As of March 21, 1996, OCGA §§ 48-6-20 through 48-6-44 were repealed by Ga. L. 1996, pp. 117, 130.

A default judgment had been entered against Stacy, although it was later set aside.

220 Ga. App. 876 (470 SE2d 445) (1996).

Id. at 877.

Id. at 878.

See OCGA §§ 48-6-21 (4); 48-6-23 (a) (1).

OCGA § 48-6-27 (e) (2) provided that “[n]o return need be filed ... nor tax paid ... if the amount of tax due on all intangible property owned in whole or in part by the person liable for the tax is less than $20.00.” There was no evidence that Telecash owed intangibles tax on any property other than the note.

See OCGA § 48-6-23 (4).

See Lewis v. Smith, 238 Ga. App. 6, 7 (517 SE2d 538) (1999) (act of God); Payne v. Kanes, 234 Ga. App. 524, 527 (2) (507 SE2d 266) (1998) (good faith); Bell v. Smith, 227 Ga. App. 17, 18 (488 SE2d 91) (1997) (justification).

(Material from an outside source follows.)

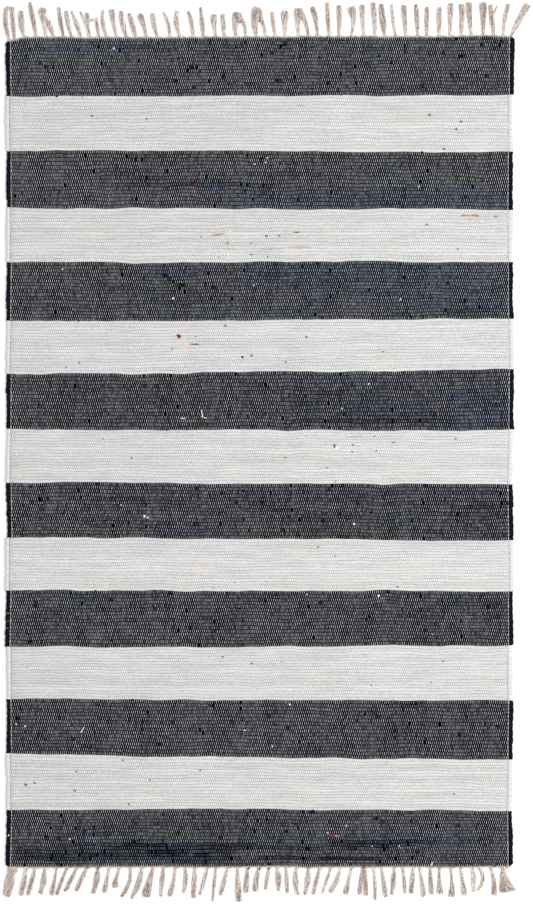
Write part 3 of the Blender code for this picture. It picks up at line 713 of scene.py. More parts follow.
# Slubs, the short ends of rag and fibre that stand out of the weave, charted in mm from the middle of
# the rug: where, how long across the rug, how wide along it, and how many degrees they are turned.
Slub = namedtuple("Slub", "x y long wide turn", defaults=[0])
slubs = {
    "black": [
        Slub(-413, 703, 5, 4), Slub(-388, 688, 5, 4), Slub(-378, 682, 4, 4), Slub(-366, 681, 4, 3),
        Slub(-389, 734, 4, 3), Slub(-424, 732, 4, 3), Slub(-359, 630, 5, 4), Slub(-319, 714, 4, 4),
        Slub(-282, 728, 5, 4), Slub(-283, 649, 5, 4), Slub(-380, 654, 4, 4), Slub(-435, 707, 4, 3),
        Slub(-87, 726, 7, 3), Slub(-80, 699, 5, 4), Slub(-144, 697, 6, 3, 90), Slub(-120, 680, 8, 6, 20),
        Slub(-105, 673, 6, 3, 80), Slub(-171, 662, 7, 3), Slub(-148, 657, 5, 4), Slub(-64, 666, 8, 6, -30),
        Slub(-89, 658, 7, 2, 90), Slub(-116, 647, 6, 3), Slub(-212, 692, 4, 4), Slub(-224, 686, 4, 3),
        Slub(-26, 727, 5, 4), Slub(12, 729, 4, 4), Slub(72, 703, 4, 4), Slub(106, 699, 5, 4),
        Slub(97, 680, 5, 4, 30), Slub(43, 655, 5, 4), Slub(37, 658, 6, 3, 90), Slub(121, 735, 4, 3),
        Slub(147, 729, 4, 4), Slub(22, 708, 6, 3, 80), Slub(5, 703, 4, 4), Slub(-29, 691, 4, 3),
        Slub(93, 643, 5, 4), Slub(121, 653, 6, 3, 90), Slub(197, 736, 4, 3), Slub(211, 701, 7, 3),
        Slub(256, 709, 6, 3, 90), Slub(257, 718, 5, 4), Slub(233, 690, 5, 4), Slub(215, 648, 5, 5),
        Slub(290, 647, 4, 4), Slub(284, 649, 4, 3), Slub(355, 701, 9, 8, 20), Slub(392, 722, 6, 6),
        Slub(427, 728, 7, 3), Slub(338, 668, 8, 3, 90), Slub(400, 666, 5, 4), Slub(444, 703, 4, 3, 90),
        Slub(-80, 482, 5, 4), Slub(-25, 463, 8, 6, 30), Slub(7, 471, 5, 4), Slub(-12, 448, 6, 3),
        Slub(26, 475, 4, 4), Slub(68, 447, 5, 4), Slub(85, 464, 5, 4), Slub(97, 464, 4, 4),
        Slub(-21, 525, 5, 4), Slub(3, 521, 5, 4), Slub(24, 520, 5, 4), Slub(288, 531, 5, 4),
        Slub(-163, 39, 5, 3), Slub(-128, 40, 5, 3), Slub(151, 66, 5, 4), Slub(194, 64, 9, 3),
        Slub(125, 44, 5, 4), Slub(-30, 168, 5, 5, 45), Slub(-375, -657, 5, 4), Slub(-370, -666, 5, 4),
        Slub(-377, -681, 8, 6), Slub(-347, -657, 5, 4), Slub(-310, -671, 5, 4), Slub(-326, -667, 4, 4),
        Slub(-293, -664, 4, 4), Slub(-355, -685, 5, 4), Slub(-367, -716, 5, 4), Slub(-401, -718, 7, 3),
        Slub(-16, -637, 6, 5, 90), Slub(78, -637, 5, 4), Slub(13, -651, 8, 6, 10), Slub(-3, -653, 5, 4),
        Slub(68, -665, 5, 4), Slub(92, -664, 5, 4), Slub(47, -672, 5, 4), Slub(35, -692, 5, 4),
        Slub(71, -646, 4, 4), Slub(77, -734, 5, 3), Slub(208, -650, 7, 6, 40), Slub(218, -653, 6, 4),
        Slub(269, -653, 6, 5), Slub(232, -692, 5, 4), Slub(263, -695, 5, 5), Slub(334, -641, 8, 3, -20),
        Slub(387, -659, 5, 4), Slub(280, -709, 8, 3), Slub(417, -734, 5, 3), Slub(291, -717, 5, 3),
        Slub(-222, -691, 6, 4, 30), Slub(-171, -688, 5, 4, 30), Slub(-143, -674, 6, 3, -60),
        Slub(-108, -669, 8, 4, -30), Slub(-98, -664, 6, 2), Slub(-70, -683, 8, 4, -35),
        Slub(-73, -704, 7, 3), Slub(-137, 296, 12, 5, -15), Slub(-152, 302, 4, 6), Slub(-393, 302, 4, 5),
        Slub(-170, 332, 4, 4), Slub(-81, 292, 5, 4), Slub(-103, 335, 4, 4), Slub(-95, 298, 3, 4),
        Slub(-320, 232, 5, 3), Slub(-424, 264, 4, 3), Slub(77, 329, 4, 4), Slub(103, 333, 5, 4),
        Slub(139, 300, 5, 3), Slub(33, 294, 4, 3), Slub(195, 287, 4, 4), Slub(154, 304, 3, 3),
        Slub(334, 298, 5, 4), Slub(383, 307, 6, 4), Slub(319, 328, 4, 3), Slub(268, 239, 6, 3),
        Slub(330, 251, 5, 4), Slub(249, 333, 4, 3), Slub(70, 248, 4, 3), Slub(111, 238, 4, 3),
        Slub(-405, -62, 8, 5), Slub(-387, -86, 5, 5), Slub(-375, -82, 5, 4), Slub(-347, -109, 4, 5),
        Slub(-287, -57, 9, 4), Slub(-317, -81, 4, 3), Slub(-273, -122, 4, 4), Slub(-232, -125, 4, 3),
        Slub(-259, -140, 4, 4), Slub(-172, -65, 5, 4), Slub(-112, -64, 6, 5), Slub(-68, -74, 5, 5),
        Slub(-203, -93, 4, 4), Slub(-39, -90, 4, 4), Slub(-28, -118, 4, 4), Slub(5, -90, 6, 5),
        Slub(-17, -140, 4, 4), Slub(148, -58, 5, 4), Slub(142, -111, 9, 4), Slub(114, -122, 7, 5),
        Slub(42, -138, 6, 6), Slub(221, -83, 5, 3), Slub(187, -118, 4, 4), Slub(199, -108, 4, 3),
        Slub(295, -59, 8, 4), Slub(310, -73, 4, 3), Slub(421, -70, 5, 4), Slub(440, -91, 7, 3),
        Slub(270, -121, 3, 4), Slub(-396, -266, 4, 5), Slub(-398, -273, 4, 4), Slub(-334, -250, 4, 4),
        Slub(-290, -246, 5, 4), Slub(-263, -263, 5, 4), Slub(-352, -282, 5, 4), Slub(-229, -325, 5, 3),
        Slub(-263, -334, 6, 4), Slub(-411, -322, 6, 4), Slub(-406, -336, 6, 5), Slub(-158, -251, 8, 4),
        Slub(-185, -278, 4, 4), Slub(-122, -311, 6, 5), Slub(-77, -316, 4, 4), Slub(-36, -278, 4, 5),
        Slub(-57, -249, 5, 3), Slub(10, -264, 3, 4), Slub(29, -253, 9, 5), Slub(109, -266, 7, 5),
        Slub(228, -248, 6, 4), Slub(188, -296, 5, 4), Slub(195, -291, 4, 4), Slub(293, -316, 5, 3),
        Slub(378, -290, 5, 4), Slub(357, -300, 4, 4), Slub(405, -274, 7, 4), Slub(324, -265, 4, 3),
        Slub(192, -331, 4, 3), Slub(262, -255, 3, 3), Slub(-428, -472, 6, 5), Slub(-384, -443, 4, 4),
        Slub(-393, -500, 6, 5), Slub(-378, -510, 5, 4), Slub(-331, -510, 5, 4), Slub(-207, -514, 5, 4),
        Slub(-178, -517, 9, 4), Slub(-232, -475, 4, 4), Slub(-207, -478, 4, 3), Slub(-154, -480, 4, 5),
        Slub(-70, -468, 5, 3), Slub(16, -468, 5, 4), Slub(-225, -439, 7, 3), Slub(-300, -524, 4, 4),
        Slub(-353, -471, 4, 3), Slub(51, -488, 5, 4), Slub(70, -512, 4, 6), Slub(103, -497, 3, 3),
        Slub(172, -477, 6, 4), Slub(187, -464, 4, 4), Slub(209, -470, 4, 4), Slub(241, -494, 6, 4),
        Slub(240, -506, 3, 4), Slub(277, -446, 7, 5), Slub(268, -446, 4, 5), Slub(224, -448, 5, 3),
        Slub(256, -457, 4, 3), Slub(278, -503, 4, 4), Slub(366, -468, 5, 6), Slub(345, -466, 3, 4),
        Slub(399, -483, 4, 3), Slub(421, -486, 7, 4),
    ],
    "navy": [
        Slub(44, 722, 8, 7), Slub(94, 718, 7, 3), Slub(-41, 716, 5, 4), Slub(170, 681, 7, 4, 90),
        Slub(325, 706, 5, 4), Slub(379, 705, 7, 3), Slub(-314, -709, 5, 4), Slub(94, -637, 9, 7),
        Slub(63, -659, 5, 4), Slub(170, -704, 8, 6), Slub(-166, 312, 12, 4, -30), Slub(-160, 307, 7, 3, 10),
        Slub(-205, 308, 6, 2), Slub(-28, -69, 5, 5), Slub(-115, -127, 6, 3), Slub(124, -68, 8, 4),
    ],
    "white": [
        Slub(-258, 715, 4, 4), Slub(14, 521, 4, 3), Slub(-8, 510, 4, 3), Slub(-444, -679, 3, 4),
        Slub(-336, -686, 4, 3), Slub(200, -698, 2.5, 3), Slub(248, -698, 3, 3), Slub(-12, 187, 7, 5),
        Slub(-84, 167, 5, 4), Slub(137, 7, 8, 7, 30), Slub(19, 387, 5, 4, 60), Slub(-57, 351, 4, 5),
        Slub(-52, 390, 5, 4), Slub(394, 408, 4, 5), Slub(-101, 63, 4, 3), Slub(-94, 60, 3, 3),
        Slub(-203, -114, 5, 5), Slub(-197.5, -116.5, 6, 3), Slub(167.5, -127.6, 4, 6, 15),
        Slub(23, -522, 3.5, 4), Slub(193.3, 120.4, 4, 4), Slub(282.4, 470.3, 3, 4), Slub(54, -447, 4, 5),
        Slub(-26, -493, 4, 3), Slub(-415, -486, 4, 3), Slub(-431, -482, 3, 4), Slub(-245, -94, 3, 3),
        Slub(-153, 272, 4, 4), Slub(-10, 295, 3, 3), Slub(-349, 324, 3, 3), Slub(250, 271, 2.5, 5),
        Slub(211, -255, 4, 5), Slub(84, -252, 3, 3), Slub(306, -323, 3, 3),
    ],
    "grey": [
        Slub(13, 383, 5, 3), Slub(35, 383, 4, 3), Slub(62, 389, 4, 2), Slub(327, 537, 5, 4),
        Slub(358, 585, 5, 4), Slub(349, 572, 5, 4), Slub(302, 597, 5, 4), Slub(-414, -590, 5, 4),
        Slub(-398, -586, 5, 4), Slub(-60, 224, 5, 4), Slub(-14, 171, 5, 3), Slub(-320, 158, 4, 3),
        Slub(204, 28, 4, 3), Slub(238, 17, 5, 2), Slub(-14, 370, 3, 3), Slub(15, 346, 3, 3),
        Slub(-72, 345, 3, 3), Slub(166, 13, 5, 2), Slub(207, 1, 3, 3), Slub(-97, -73.6, 8, 3),
        Slub(-446, -285.5, 4, 2), Slub(-445.5, -299.5, 3.5, 2), Slub(-446.5, -312, 3, 2),
    ],
    "orange": [
        Slub(362, 419, 10, 3), Slub(382, 419, 13, 4), Slub(371, 419, 6, 2), Slub(419, 417, 7, 3),
        Slub(-73, 385, 22, 2), Slub(-56, 370, 3, 7), Slub(70, 363, 36, 1),
    ],
    "crimson": [
        Slub(-143, 205, 8, 7), Slub(131, -679, 5, 4), Slub(179, -282, 5, 3),
    ],
    "plum": [
        Slub(-117.5, 476.5, 11, 6.5),
    ],
    "teal": [
        Slub(247, 511.6, 8, 4),
    ],
    "pink": [
        Slub(11, 513, 5, 3), Slub(137, -680, 7, 2), Slub(-53, 359, 20, 1), Slub(18, 359, 34, 1),
        Slub(-162, 565, 28, 1), Slub(168, 27, 28, 1), Slub(121, -675, 4, 3), Slub(146, 77, 4, 3),
    ],
    "brown": [
        Slub(-114, 191, 15, 2), Slub(68, 389, 9, 2), Slub(133, 11, 3, 7), Slub(-305, -737, 5, 3),
        Slub(-285, -736, 5, 3), Slub(-19, -738, 5, 3), Slub(0, -739, 4, 4), Slub(17, -738, 5, 3),
        Slub(87, -736, 3, 3), Slub(185, -736, 5, 4),
    ],
    "yellow": [
        Slub(73, 613, 13, 1), Slub(154, -662, 4, 4),
    ],
}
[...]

See Muller v. English, 221 Ga. App. 672, 676 (2) (c) (472 SE2d 448) (1996).

Id.

(Punctuation omitted.) Bells Ferry Landing v. Wirtz, 188 Ga. App. 344, 345 (373 SE2d 50) (1988).

See Devin Lamplighter, Ltd. v. American Gen. Finance, 206 Ga. App. 747, 749 (2) (426 SE2d 645) (1992) (“promissory note is an unconditional contract whereby the maker engages that he will pay the instrument according to its tenor”) (punctuation omitted).

See Lagrone, supra.

The rule applies “to any statement in the opinion as to a matter on which the decision is predicated.” (Punctuation omitted.) South Ga. Med. Center v. Washington, 269 Ga. 366, 367 (1) (497 SE2d 793) (1998). In Lagrone, our decision was predicated upon the conclusion that the instrument was subject to an intangibles tax. As both promissory notes and corporate bonds and debentures are subject to an intangibles tax, our conclusion did not rest upon the characterization of the instrument as either a bond or a promissory note.

Talmadge v. Talmadge, 241 Ga. 609 (1) (247 SE2d 61) (1978) (“[a]fter verdict and judgment, it is too late to review a judgment denying a summary judgment”) (punctuation omitted).

See Fisher v. Marvin Reese Cos., 231 Ga. App. 487 (1) (499 SE2d 411) (1998).